RECORDS PROVIDED:
■ ■ ■ ■

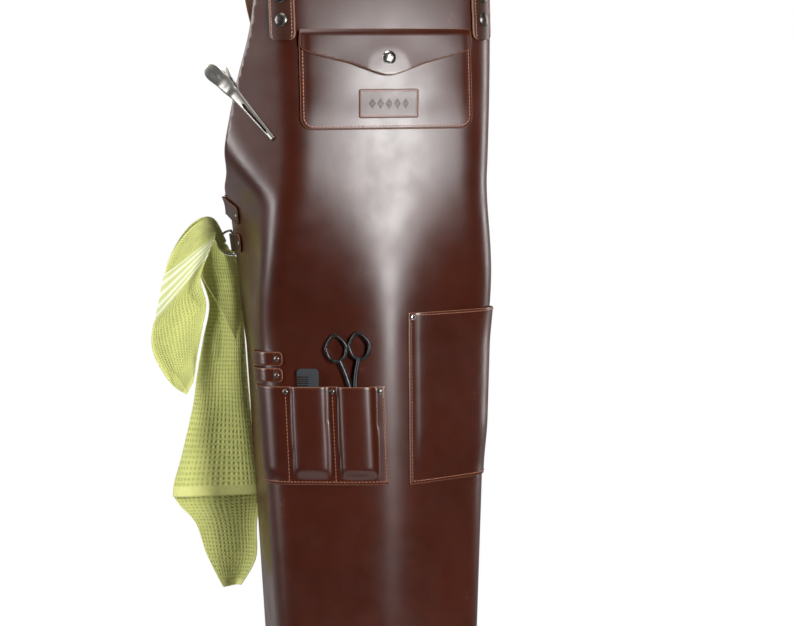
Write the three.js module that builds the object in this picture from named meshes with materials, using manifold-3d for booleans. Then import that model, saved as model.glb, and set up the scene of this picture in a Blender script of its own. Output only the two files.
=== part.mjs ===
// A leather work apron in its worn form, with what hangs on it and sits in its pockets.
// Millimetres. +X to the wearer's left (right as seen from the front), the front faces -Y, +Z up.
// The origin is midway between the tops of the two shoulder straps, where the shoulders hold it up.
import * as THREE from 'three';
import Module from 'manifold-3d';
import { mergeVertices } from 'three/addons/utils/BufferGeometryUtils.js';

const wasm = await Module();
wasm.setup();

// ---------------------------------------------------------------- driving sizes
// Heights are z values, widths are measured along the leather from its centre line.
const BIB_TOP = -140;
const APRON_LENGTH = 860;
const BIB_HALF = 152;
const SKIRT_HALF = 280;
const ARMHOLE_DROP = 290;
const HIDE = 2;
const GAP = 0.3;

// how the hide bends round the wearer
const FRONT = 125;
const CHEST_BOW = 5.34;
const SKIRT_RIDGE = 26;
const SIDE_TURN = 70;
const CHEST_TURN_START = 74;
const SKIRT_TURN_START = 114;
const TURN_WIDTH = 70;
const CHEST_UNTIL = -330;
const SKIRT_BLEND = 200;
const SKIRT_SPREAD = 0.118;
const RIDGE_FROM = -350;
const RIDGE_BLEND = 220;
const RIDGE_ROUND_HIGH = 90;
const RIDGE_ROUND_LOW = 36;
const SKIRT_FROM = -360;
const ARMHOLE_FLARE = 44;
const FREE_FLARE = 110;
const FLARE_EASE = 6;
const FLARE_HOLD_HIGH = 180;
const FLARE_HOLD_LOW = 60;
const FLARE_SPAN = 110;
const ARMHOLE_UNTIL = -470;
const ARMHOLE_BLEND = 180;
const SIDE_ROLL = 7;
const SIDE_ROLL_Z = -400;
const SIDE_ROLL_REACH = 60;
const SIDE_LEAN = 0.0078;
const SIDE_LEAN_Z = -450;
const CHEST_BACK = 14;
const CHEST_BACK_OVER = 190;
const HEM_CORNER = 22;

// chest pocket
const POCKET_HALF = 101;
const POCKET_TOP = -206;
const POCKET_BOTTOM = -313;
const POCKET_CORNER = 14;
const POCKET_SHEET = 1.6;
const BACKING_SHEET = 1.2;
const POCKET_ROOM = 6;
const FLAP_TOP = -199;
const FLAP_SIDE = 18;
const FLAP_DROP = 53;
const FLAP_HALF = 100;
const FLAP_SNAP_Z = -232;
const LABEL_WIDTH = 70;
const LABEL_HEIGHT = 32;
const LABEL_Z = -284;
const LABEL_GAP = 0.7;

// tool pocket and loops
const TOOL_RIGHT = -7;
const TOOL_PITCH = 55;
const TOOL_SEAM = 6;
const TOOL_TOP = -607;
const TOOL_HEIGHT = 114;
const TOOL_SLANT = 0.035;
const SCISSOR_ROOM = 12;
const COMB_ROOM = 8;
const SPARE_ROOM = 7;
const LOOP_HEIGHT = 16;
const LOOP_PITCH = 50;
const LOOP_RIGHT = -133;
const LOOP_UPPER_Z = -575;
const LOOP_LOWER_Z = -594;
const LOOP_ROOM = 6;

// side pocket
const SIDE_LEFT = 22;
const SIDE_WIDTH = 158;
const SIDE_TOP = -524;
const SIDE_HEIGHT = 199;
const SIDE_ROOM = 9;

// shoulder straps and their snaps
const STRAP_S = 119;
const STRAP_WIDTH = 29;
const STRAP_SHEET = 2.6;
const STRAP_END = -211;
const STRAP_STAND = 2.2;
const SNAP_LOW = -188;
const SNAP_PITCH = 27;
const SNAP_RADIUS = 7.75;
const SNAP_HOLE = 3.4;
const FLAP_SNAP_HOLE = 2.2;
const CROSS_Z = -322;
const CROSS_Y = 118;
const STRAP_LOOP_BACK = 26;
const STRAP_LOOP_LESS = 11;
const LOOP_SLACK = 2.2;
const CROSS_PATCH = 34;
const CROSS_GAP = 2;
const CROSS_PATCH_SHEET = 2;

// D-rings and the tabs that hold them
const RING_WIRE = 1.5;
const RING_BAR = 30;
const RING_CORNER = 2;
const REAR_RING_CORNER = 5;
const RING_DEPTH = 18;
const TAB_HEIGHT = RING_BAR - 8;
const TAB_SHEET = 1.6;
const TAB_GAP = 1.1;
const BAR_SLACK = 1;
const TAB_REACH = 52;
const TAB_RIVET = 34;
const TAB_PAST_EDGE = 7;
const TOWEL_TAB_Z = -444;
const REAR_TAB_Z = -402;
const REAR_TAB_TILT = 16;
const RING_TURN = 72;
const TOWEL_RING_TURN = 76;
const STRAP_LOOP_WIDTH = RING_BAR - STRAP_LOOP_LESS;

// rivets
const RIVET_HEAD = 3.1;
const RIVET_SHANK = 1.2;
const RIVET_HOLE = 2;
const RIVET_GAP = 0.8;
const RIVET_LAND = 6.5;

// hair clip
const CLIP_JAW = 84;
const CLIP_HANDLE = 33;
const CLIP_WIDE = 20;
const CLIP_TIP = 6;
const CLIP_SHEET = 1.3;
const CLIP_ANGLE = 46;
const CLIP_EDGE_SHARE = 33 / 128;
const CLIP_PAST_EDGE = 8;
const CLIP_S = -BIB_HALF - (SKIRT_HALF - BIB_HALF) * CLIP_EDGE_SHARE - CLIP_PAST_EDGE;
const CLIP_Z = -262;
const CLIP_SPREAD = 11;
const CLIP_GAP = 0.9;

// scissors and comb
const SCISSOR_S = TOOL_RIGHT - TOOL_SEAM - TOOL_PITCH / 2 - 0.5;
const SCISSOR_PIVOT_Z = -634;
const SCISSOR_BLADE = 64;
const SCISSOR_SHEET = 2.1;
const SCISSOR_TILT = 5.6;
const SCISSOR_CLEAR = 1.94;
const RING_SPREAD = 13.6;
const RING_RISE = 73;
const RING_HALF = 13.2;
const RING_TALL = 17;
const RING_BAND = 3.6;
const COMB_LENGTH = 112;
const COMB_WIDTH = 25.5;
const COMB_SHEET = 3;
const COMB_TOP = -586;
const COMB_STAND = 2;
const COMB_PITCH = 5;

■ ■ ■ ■

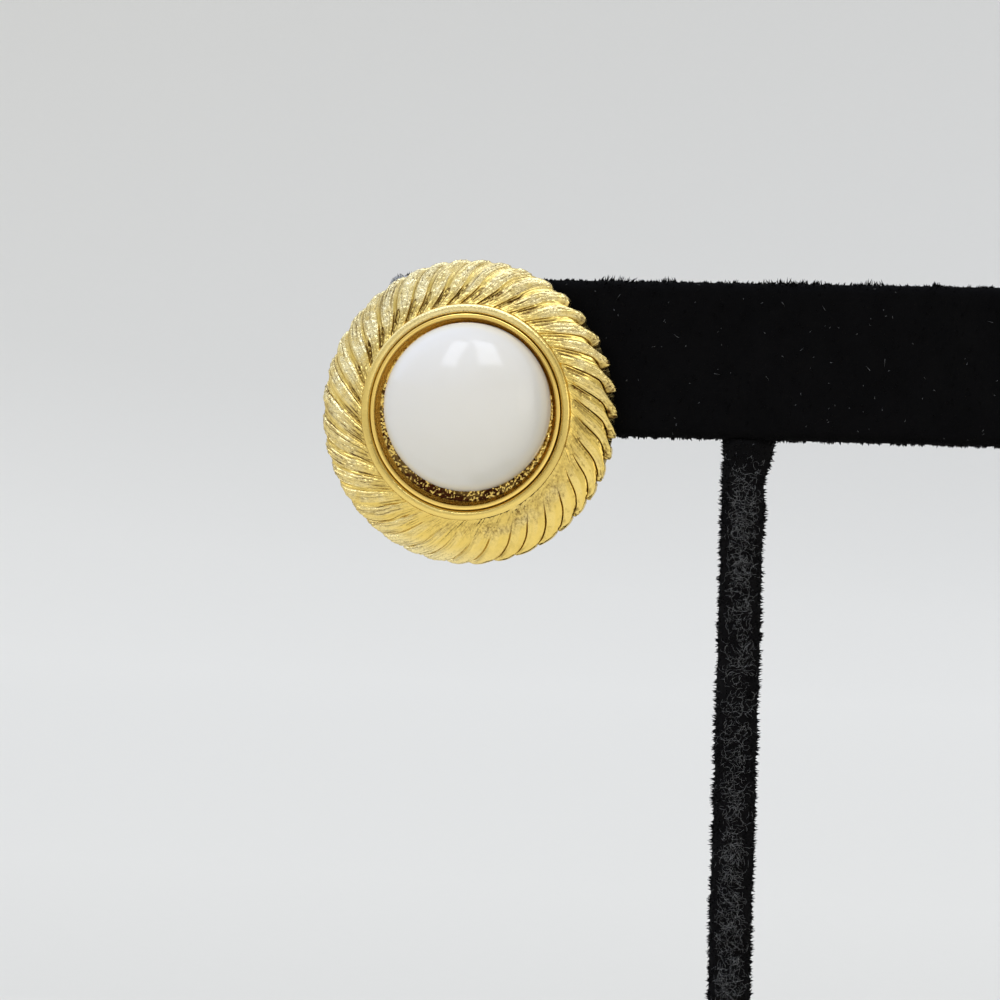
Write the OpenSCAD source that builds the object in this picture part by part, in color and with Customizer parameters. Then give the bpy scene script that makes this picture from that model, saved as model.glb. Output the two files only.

■ ■ ■ ■

TASK REQUIREMENTS: Report the number of lines in the listing that include the string "three"; give nothing but the number.

FINAL RESULT: 3